The largest ships, which carry 2,000 to 3,100 passengers, are also making fewer stops in the territory, according to Mr. Haycraft. He attributes this trend to the decrease in calls from the Celebrity Cruises line, which halved the number of calls to VI waters this season from 18 to nine.
Joanna Newling-Ward, manager of Romney and Associates, a cruise ship agent, said that she’s seeing a trend of fewer cruise ships stopping in VI waters. The difference, though, is that the ships are fuller than they used to be.
Ms. Newling-Ward said that though the ships are still coming, passengers are spending less on shore excursions, like trips to The Baths in Virgin Gorda or tours of Tortola.
Chris Haycraft, Peter’s son, sees that trend, too. He said that the cruise ships are full primarily because of the deep discounts the lines have offered tourists. Then the ships do their best to have their guests use their disposable income aboard the ship.

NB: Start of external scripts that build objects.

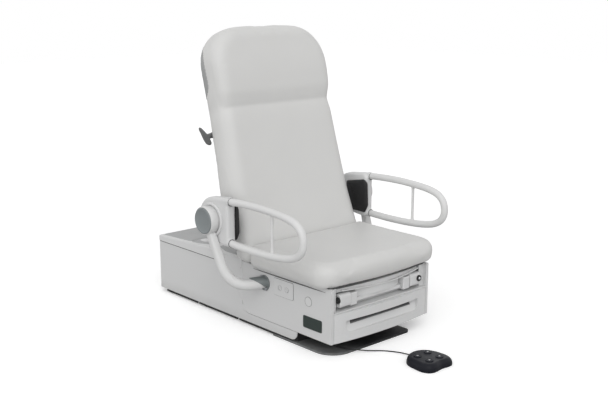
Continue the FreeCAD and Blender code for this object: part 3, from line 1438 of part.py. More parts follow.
fillSheet()
buildBase()
buildArms()
buildPins()
buildYoke()
buildShroud()
buildLid()
buildChassis()
buildSeatFrame()
buildSeatCushion()
backForm = backEnvelope()
buildBackCushion(backForm)
buildBackFrame()
buildHingePins()
buildBackShell()
buildRollCover(backForm)
buildLevers()
buildAssistArms()
buildRails()
buildDrawer()
buildExtension()
buildStirrups()
buildFittings()
buildFootControl()
buildCord()
buildElectrics()
checkAndExport()
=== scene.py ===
import bpy
import bmesh
import json
import math
import numpy as np
from mathutils import Matrix, Vector


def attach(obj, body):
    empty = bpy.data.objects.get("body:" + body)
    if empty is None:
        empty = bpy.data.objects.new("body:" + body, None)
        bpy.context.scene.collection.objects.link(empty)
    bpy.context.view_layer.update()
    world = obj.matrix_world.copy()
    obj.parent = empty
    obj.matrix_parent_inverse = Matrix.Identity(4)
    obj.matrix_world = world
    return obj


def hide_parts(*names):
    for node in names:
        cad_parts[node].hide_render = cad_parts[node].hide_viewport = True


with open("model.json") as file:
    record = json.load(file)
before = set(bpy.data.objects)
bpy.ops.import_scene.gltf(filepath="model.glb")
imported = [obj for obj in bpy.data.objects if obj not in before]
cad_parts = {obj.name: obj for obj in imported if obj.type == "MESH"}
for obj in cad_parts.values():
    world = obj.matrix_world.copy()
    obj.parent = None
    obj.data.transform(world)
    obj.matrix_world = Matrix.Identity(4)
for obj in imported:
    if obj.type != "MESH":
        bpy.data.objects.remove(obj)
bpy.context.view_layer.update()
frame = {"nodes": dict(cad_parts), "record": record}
nodes = frame["nodes"]
scene = bpy.context.scene
print("frame loaded:", len(nodes), "nodes")

viewpoint = {
    "location": (-2.850, -3.272, 1.490),
    "yaw": 42.14,      # degrees from +Y towards +X
    "pitch": 12.66,    # degrees down
    "roll": 0.07,
    "lens": 56.27, "sensor": 36,
}


def linked(name, data):
    # a new object in the scene that shows the data
    made = bpy.data.objects.new(name, data)
    scene.collection.objects.link(made)
    return made


def placeCamera(place):
    # the view axes: yaw turns round Z, pitch leans down, roll turns round the view itself
    yaw, pitch, roll = (math.radians(place[key]) for key in ("yaw", "pitch", "roll"))
    ahead = Vector((math.sin(yaw) * math.cos(pitch), math.cos(yaw) * math.cos(pitch), -math.sin(pitch)))
    level = Vector((math.cos(yaw), -math.sin(yaw), 0))
    above = level.cross(ahead)
    right = level * math.cos(roll) + above * math.sin(roll)
    up = above * math.cos(roll) - level * math.sin(roll)
    camera = linked("viewCamera", bpy.data.cameras.new("viewCamera"))
    camera.data.lens = place["lens"]
    camera.data.sensor_width = place["sensor"]
    matrix = Matrix((right, up, -ahead)).transposed().to_4x4()
    matrix.translation = place["location"]
    camera.matrix_world = matrix
    scene.camera = camera


placeCamera(viewpoint)
print("camera placed")


def addNode(tree, kind, values=None, **settings):
    # a shader node with its settings, then the plain values of its inputs
    made = tree.nodes.new("ShaderNode" + kind)
    for key, value in settings.items():
        setattr(made, key, value)
    for key, value in (values or {}).items():
        made.inputs[key].default_value = value
    return made


def wire(tree, *links):
    # each link names a node and its output, then a node and its input
    for source, output, target, entry in links:
        tree.links.new(source.outputs[output], target.inputs[entry])


def startGroup(name, inputs, outputs):
    # an empty node group with its named sockets and its two end nodes
    group = bpy.data.node_groups.new(name, "ShaderNodeTree")
    for label, kind, value in inputs:
        made = group.interface.new_socket(name=label, in_out="INPUT", socket_type="NodeSocket" + kind)
        made.default_value = value
    for label, kind in outputs:
        group.interface.new_socket(name=label, in_out="OUTPUT", socket_type="NodeSocket" + kind)
    return group, group.nodes.new("NodeGroupInput"), group.nodes.new("NodeGroupOutput")


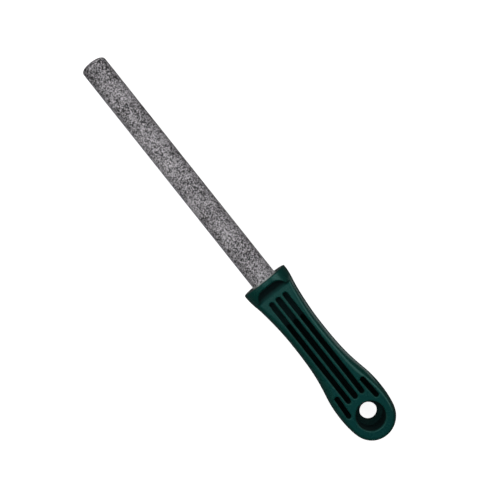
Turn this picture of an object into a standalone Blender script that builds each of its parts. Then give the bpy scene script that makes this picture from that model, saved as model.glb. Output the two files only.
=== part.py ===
"""Knife sharpening steel: a grit-coated round rod bonded into a one-piece moulded handle.

Frame: +X along the rod to its tip, +Z up out of the cored face of the handle, the rod's axis in the
plane y = 0. The origin is under the middle of the object, at the lowest point of the handle's collar.
All lengths are metres.
"""

import math

import bmesh
import bpy

MM = 0.001
GAP = 0.3 * MM                  # left between pieces that touch on the real object

# Rod
ROD_EXPOSED = 152.0 * MM        # tip to the collar's front face, a 6 inch rod
ROD_RADIUS = 7.5 * MM           # over the grit
TIP_ROUNDING = 1.7 * MM
COAT_THICKNESS = 0.7 * MM
TANG_RADIUS = 3.0 * MM
TANG_END = 25.2 * MM            # behind the collar's front face
TANG_GROOVES = (9.0 * MM, 14.0 * MM, 19.0 * MM)
GROOVE_WIDTH = 1.2 * MM
GROOVE_DEPTH = 0.5 * MM
CHAMFER = 0.5 * MM

# Handle, turned in outline and then flatted
HANDLE_LENGTH = 108.6 * MM
COLLAR_RADIUS = 13.85 * MM
COLLAR_EDGE = 0.6 * MM          # rounding of the collar's front edge
FLAT_HALF = 6.9 * MM            # half the thickness between the two flats
STEP_START = 3.1 * MM           # where the collar's rear step begins, behind the front face
STEP_FILLET = 5.6 * MM
END_DEPTH = 13.1 * MM           # half axes of the rounded hanging end
END_RADIUS = 13.6 * MM
END_JOIN = 98.5 * MM            # where the side outline runs into the rounded end

# Side outline as stations: distance behind the front face, radius, slope of the radius
OUTLINE = (
    (2.0 * MM, COLLAR_RADIUS, 0.0),
    (14.0 * MM, 12.05 * MM, -0.135),
    (38.0 * MM, 10.25 * MM, 0.0),
    (60.0 * MM, 11.2 * MM, 0.12),
    (72.0 * MM, 13.32 * MM, 0.215),
    (84.0 * MM, 14.66 * MM, 0.02),
    (END_JOIN, 13.28 * MM, -0.243),
)

# Coring, all from the upper face
BACK_WEB = 3.25 * MM            # wall left under the deep coring
SLOT_WIDTH = 2.9 * MM
MIDDLE_SLOT_WIDTH = 3.2 * MM
SLOT_PITCH = 4.62 * MM
LONG_SLOT = (11.5 * MM, 81.2 * MM)
SHALLOW_FLOOR = 4.2 * MM        # slot floor above the rod's axis, over the socket
DEEP_START = 27.0 * MM          # where the long slots drop to the back web
SHORT_SLOT = (73.7 * MM, 87.6 * MM)
SHORT_SLOT_SIDE = (8.75 * MM, 9.68 * MM)

# Hanging hole
HOLE_CENTRE = 93.5 * MM
HOLE_MOUTH = 8.25 * MM
HOLE_LEDGE = 8.0 * MM
HOLE_BORE = 4.9 * MM

# Seat and socket for the rod
SEAT_RADIUS = 8.6 * MM
SEAT_DEPTH = 4.0 * MM
SOCKET_RADIUS = TANG_RADIUS + GAP
SOCKET_END = TANG_END + GAP
BEAD_HEIGHT = 0.6 * MM          # adhesive standing proud of the collar's front face

# Derived places
AXIS_Z = COLLAR_RADIUS
TOTAL_LENGTH = ROD_EXPOSED + HANDLE_LENGTH
COLLAR_X = HANDLE_LENGTH - TOTAL_LENGTH / 2
TOP_Z = AXIS_Z + FLAT_HALF
BOTTOM_Z = AXIS_Z - FLAT_HALF
DEEP_FLOOR_Z = BOTTOM_Z + BACK_WEB
CLEAR = 10.0 * MM               # how far cutters run past what they cut

# Round pieces have this many sides. A side, not a corner, faces each way along Y and Z, so the
# collar lies on one and doesn't roll. The sides touch the true circle from outside.
SIDES = 32
HALF_SIDE_SLOPE = math.tan(math.pi / SIDES)
CURVE_STEPS = 5


def clear_scene():
    for item in list(bpy.data.objects):
        bpy.data.objects.remove(item, do_unlink=True)


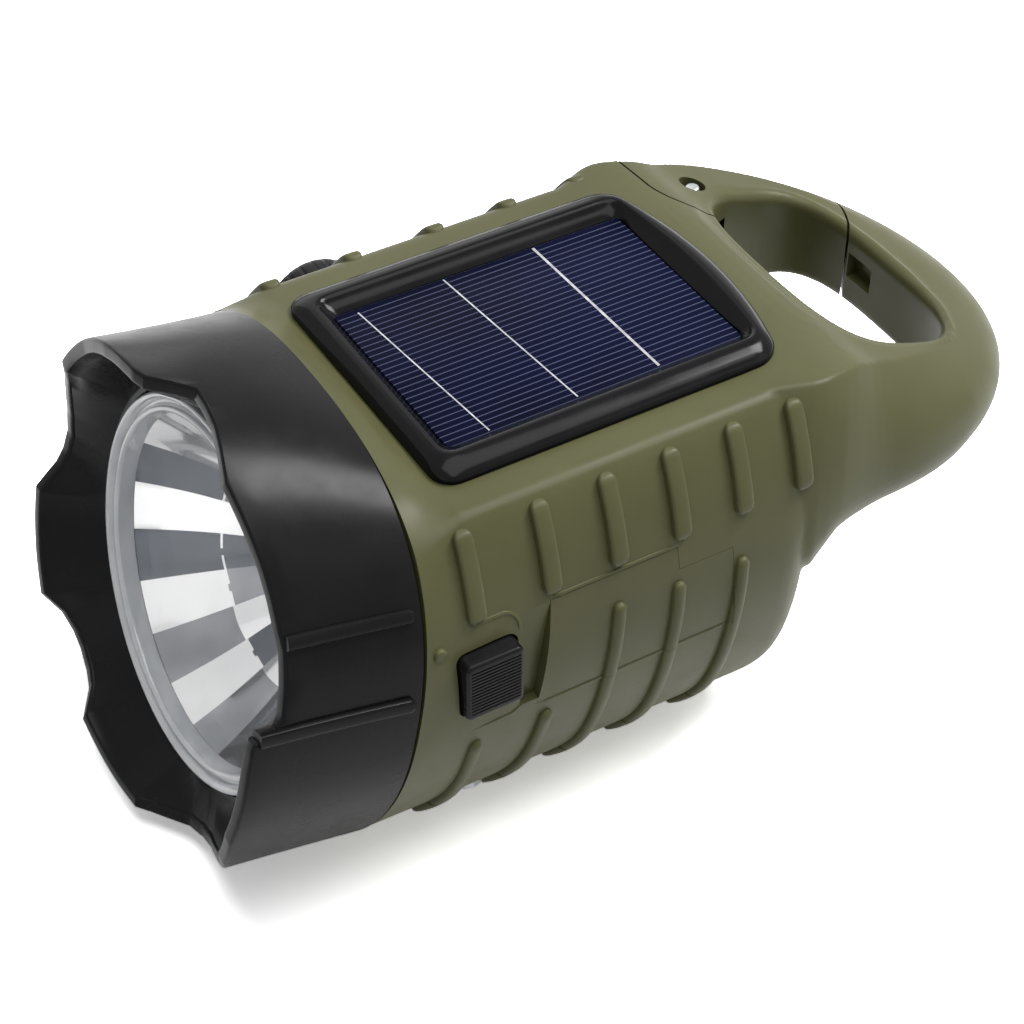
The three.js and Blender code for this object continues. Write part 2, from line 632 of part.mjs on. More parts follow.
function mainShell() {
  const low = block(-nearReach, tailEnd, -nearReach, nearReach, -2 * nearReach, seamHeight + seamGap / 2);
  const gateRoom = slabAlongZ(gatePlan(gap), -pastLoop, pastLoop);
  const b = button;
  const round = panel.trayThick + 2 * gap;
  const panelPocket = block(cellFront - round, cellRear + round, -cellHalf - round, cellHalf + round,
    cellTop - panel.cellThick - round, barrel.radius);
  const buttonHole = block(b.front - gap, b.rear + gap, -nearReach, -buttonBack,
    b.bottom - gap, b.top + gap);
  const margin = b.flange + gap;
  const flangeRoom = block(b.front - margin, b.rear + margin, -buttonBack - b.flangeThick - gap, -boardFace,
    b.bottom - margin, b.top + margin);
  const coverRoom = cut(slabAlongY(coverOutline(gap), -nearReach, -padBack), coverFloor);
  const notchRoom = slabAlongY([[notch.frontBottom, notch.bottom], [coverPlate.frontBottom, notch.bottom],
    [coverPlate.frontTop, coverPlate.top], [notch.front, coverPlate.top]], -nearReach, -notchFloor);
  const port = block(jack.front + gap, jack.rear - gap, -nearReach, -padBack + overrun,
    jack.portZ - jack.portRise - gap, jack.portZ + jack.portRise + gap);
  const wires = rodAlongZ(panel.wireHole, ceiling - overrun, deckHeight, panel.wireX, 0);
  const dotFoot = -Math.sqrt(barrel.radius ** 2 - dot.z ** 2);
  const dotBoss = rodAlongY(dot.radius, dotFoot - dot.rise, dotFoot + bite, dot.x, dot.z, 16);
  const holes = [
    rodAlongY(bushRadius + gap, bossBack - overrun, nearReach, crank.x, crank.z),
    rodAlongY(gears.axleRadius + gap, idlerBossBack - overrun, idlerBossBack + overrun, idler.x, idler.z),
    ...platePosts.map(({ x, z }) => (
      rodAlongY(screw.shank + gap, plateBack, plateBack + plate.thick + screw.reach, x, z, 10))),
    ...panScrewPlaces().map(([x, y]) => (
      rodAlongZ(screw.shank + gap, seamHeight - overrun, panSeat + panScrew.reach + gap, x, y, 10))),
    rodAlongZ(gate.pinRadius + gap, pinFoot - gap, tongueTop + overrun, gate.pinX, pinY, 16),
  ];
  const hollow = join(cut(outerBody, cavity()), innerFittings(), neckTube(), dotBoss);
  const opened = cut(hollow, low, gateRoom, panelPocket, wires, flangeRoom, buttonHole, coverRoom, notchRoom,
    port, latchRoom());
  const crankFlat = block(crank.x - crank.bossRadius, crank.x + crank.bossRadius, bossFace, nearReach,
    crank.z - crank.bossRadius, crank.z + crank.bossRadius);
  return cut(join(opened, gateTongue()), crankFlat, ...holes);
}

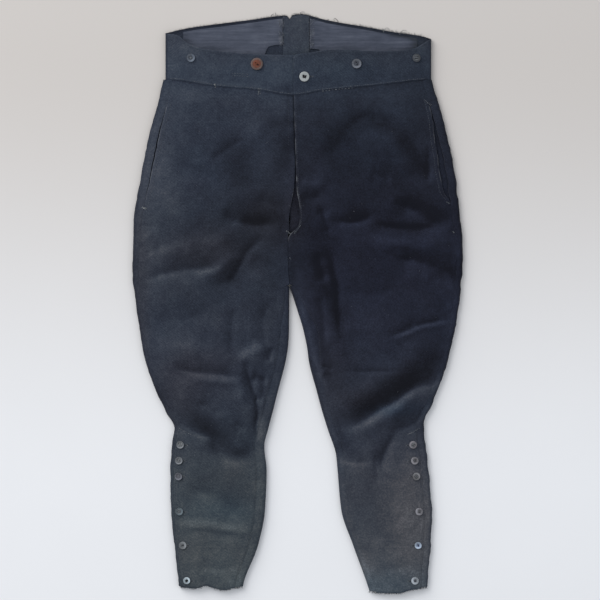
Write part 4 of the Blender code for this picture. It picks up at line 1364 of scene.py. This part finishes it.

“Once they get you on board, they get to sea as quick as possible, because once they get you at sea they can get you to spend. They’re very clever about it,” he said.
Mr. Haycraft said that most cruise itineraries in this part of the Caribbean include stops at St. Thomas or St. Maarten, ports that are better known in Europe and the US and are more geared towards mass-market tourism. In between, the cruise lines visit smaller ports. As an example, prior to the Norwegian Jewel’s recent visit to the VI, it docked in Puerto Rico, St. Thomas and St. Maarten. It then departed Road Town for a three-day sail to New York City. Mr. Haycraft said that the VI will “never be a leader” in attracting cruise ship passengers, but it remains a popular stop.
“We are a very good port. The cruise lines love coming here. The guests all say they like the BVI. We’re a second-rate port, but we’re top of the list for the second rate,” he said.
He added that ships’ agents are already making preparations to bring in cruise ships for next year and beyond.
“Next season’s looking good. We’re pretty good after that. We’re definitely booking,” he said.